The Sri Lankan cabinet on Monday approved proposed constitutional reforms [press release] that would permit current President Mahinda Rajapaksa [official website] to seek an unlimited number of terms in office. The current number of terms for the executive, codified within Chapter VII of the Sri Lankan Constitution [materials], is limited to two. The proposed amendment now moves to the legislature, where two-thirds of Parliament [official website] will have to approve the change. The amendment is scheduled to be presented in Parliament [press release, text] on September 8, and it is widely believed that Rajapaksa enjoys enough support [Xinhua report] in that body to allow the amendment to easily pass. Critics of the president say he is abusing his power [Taiwan News report] and attempting to "create a family dynasty". The Sri Lankan Supreme Court [official website] must also review the amendment to make sure it is not inconsistent with any other portion of the constitution.

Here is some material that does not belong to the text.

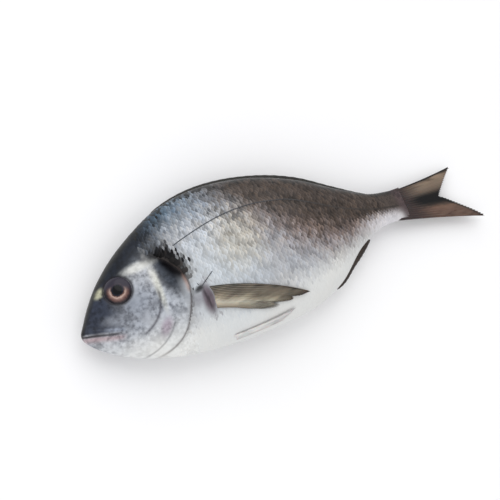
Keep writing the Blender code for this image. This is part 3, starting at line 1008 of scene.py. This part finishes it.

While the proposed amendment would allow Rajapaksa to make a bid for an unlimited number of terms in office, his second term has not yet begun, though he easily achieved victory [NYT report] in January elections. Rajapaksa is a consistently popular figure within Sri Lanka, primarily for his efforts in defeating the Tamil Tiger [JURIST news archive] rebels within Sri Lanka. That victory was not without cost, however, as numerous questions have been raised about the government's actions during the conflict, including the treatment of prisoners. Earlier this month, the Sri Lankan defense minister defended [JURIST report] the government's actions during the conflict. In July, UN Secretary-General Ban Ki-moon called on the Sri Lankan Government [JURIST report] to improve conditions around UN offices in Colombo after a UN announcement [JURIST report] of the formation of an international panel to investigate human rights abuses during the war resulted in days of pro-government protests [JURIST report] near UN offices.